Written task> Your task is to print all of the material verbatim.

====== Exercise material

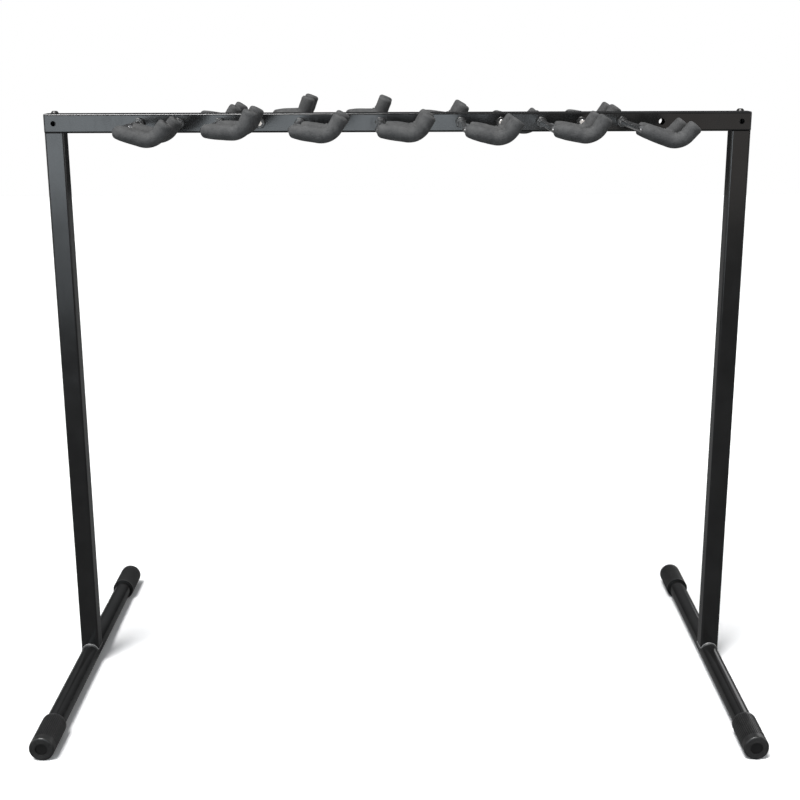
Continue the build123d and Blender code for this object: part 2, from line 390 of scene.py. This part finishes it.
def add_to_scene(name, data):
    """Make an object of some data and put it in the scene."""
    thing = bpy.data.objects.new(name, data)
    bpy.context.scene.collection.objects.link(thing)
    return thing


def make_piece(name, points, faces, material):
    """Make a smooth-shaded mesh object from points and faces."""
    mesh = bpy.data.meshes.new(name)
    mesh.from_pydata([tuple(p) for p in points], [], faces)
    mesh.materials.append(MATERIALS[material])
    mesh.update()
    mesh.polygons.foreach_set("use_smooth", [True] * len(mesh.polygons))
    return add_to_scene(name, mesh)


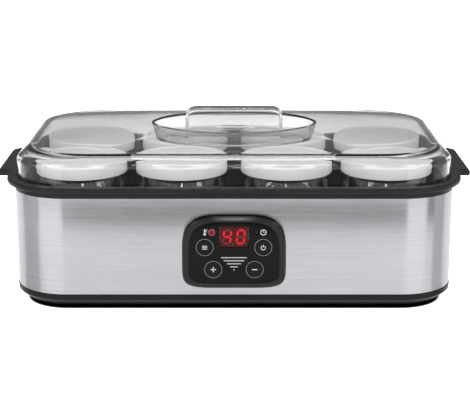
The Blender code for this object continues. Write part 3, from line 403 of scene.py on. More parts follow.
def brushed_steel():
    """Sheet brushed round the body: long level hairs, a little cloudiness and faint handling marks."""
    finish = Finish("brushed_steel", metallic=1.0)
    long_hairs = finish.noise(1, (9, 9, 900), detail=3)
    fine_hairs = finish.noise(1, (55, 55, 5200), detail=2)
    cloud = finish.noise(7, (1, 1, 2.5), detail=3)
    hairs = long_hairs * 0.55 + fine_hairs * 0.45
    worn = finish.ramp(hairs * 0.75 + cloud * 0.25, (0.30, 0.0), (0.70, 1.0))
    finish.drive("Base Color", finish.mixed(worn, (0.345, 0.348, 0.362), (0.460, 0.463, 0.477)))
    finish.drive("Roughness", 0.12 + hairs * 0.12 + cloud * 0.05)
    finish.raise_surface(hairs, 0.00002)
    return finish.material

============

Result below>
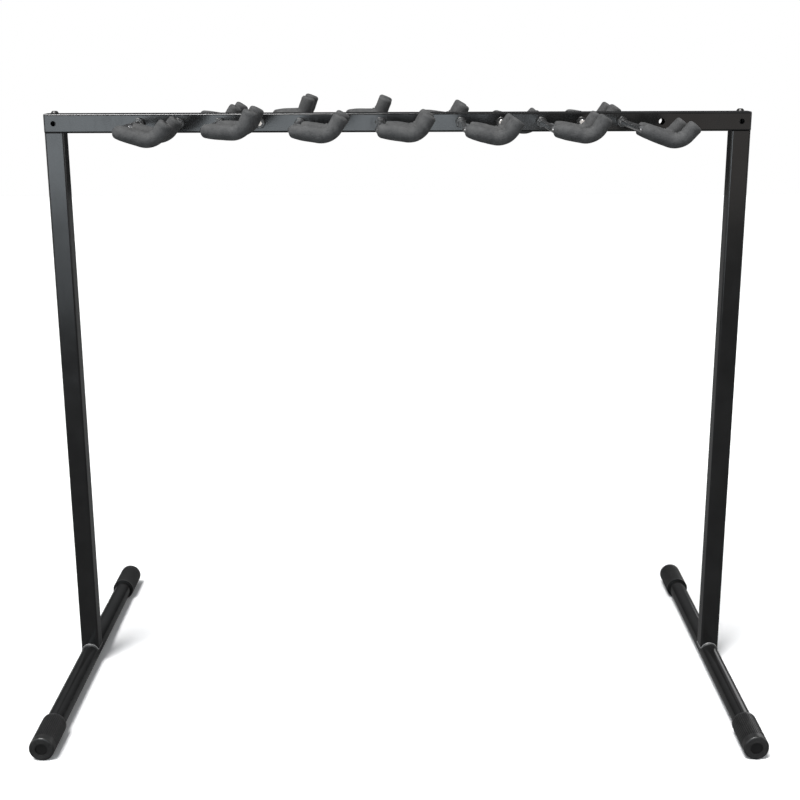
Continue the build123d and Blender code for this object: part 2, from line 390 of scene.py. This part finishes it.
def add_to_scene(name, data):
    """Make an object of some data and put it in the scene."""
    thing = bpy.data.objects.new(name, data)
    bpy.context.scene.collection.objects.link(thing)
    return thing


def make_piece(name, points, faces, material):
    """Make a smooth-shaded mesh object from points and faces."""
    mesh = bpy.data.meshes.new(name)
    mesh.from_pydata([tuple(p) for p in points], [], faces)
    mesh.materials.append(MATERIALS[material])
    mesh.update()
    mesh.polygons.foreach_set("use_smooth", [True] * len(mesh.polygons))
    return add_to_scene(name, mesh)


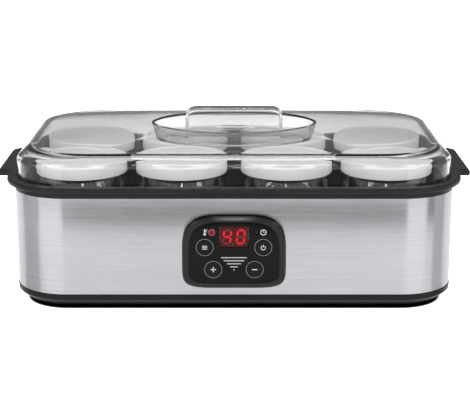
The Blender code for this object continues. Write part 3, from line 403 of scene.py on. More parts follow.
def brushed_steel():
    """Sheet brushed round the body: long level hairs, a little cloudiness and faint handling marks."""
    finish = Finish("brushed_steel", metallic=1.0)
    long_hairs = finish.noise(1, (9, 9, 900), detail=3)
    fine_hairs = finish.noise(1, (55, 55, 5200), detail=2)
    cloud = finish.noise(7, (1, 1, 2.5), detail=3)
    hairs = long_hairs * 0.55 + fine_hairs * 0.45
    worn = finish.ramp(hairs * 0.75 + cloud * 0.25, (0.30, 0.0), (0.70, 1.0))
    finish.drive("Base Color", finish.mixed(worn, (0.345, 0.348, 0.362), (0.460, 0.463, 0.477)))
    finish.drive("Roughness", 0.12 + hairs * 0.12 + cloud * 0.05)
    finish.raise_surface(hairs, 0.00002)
    return finish.material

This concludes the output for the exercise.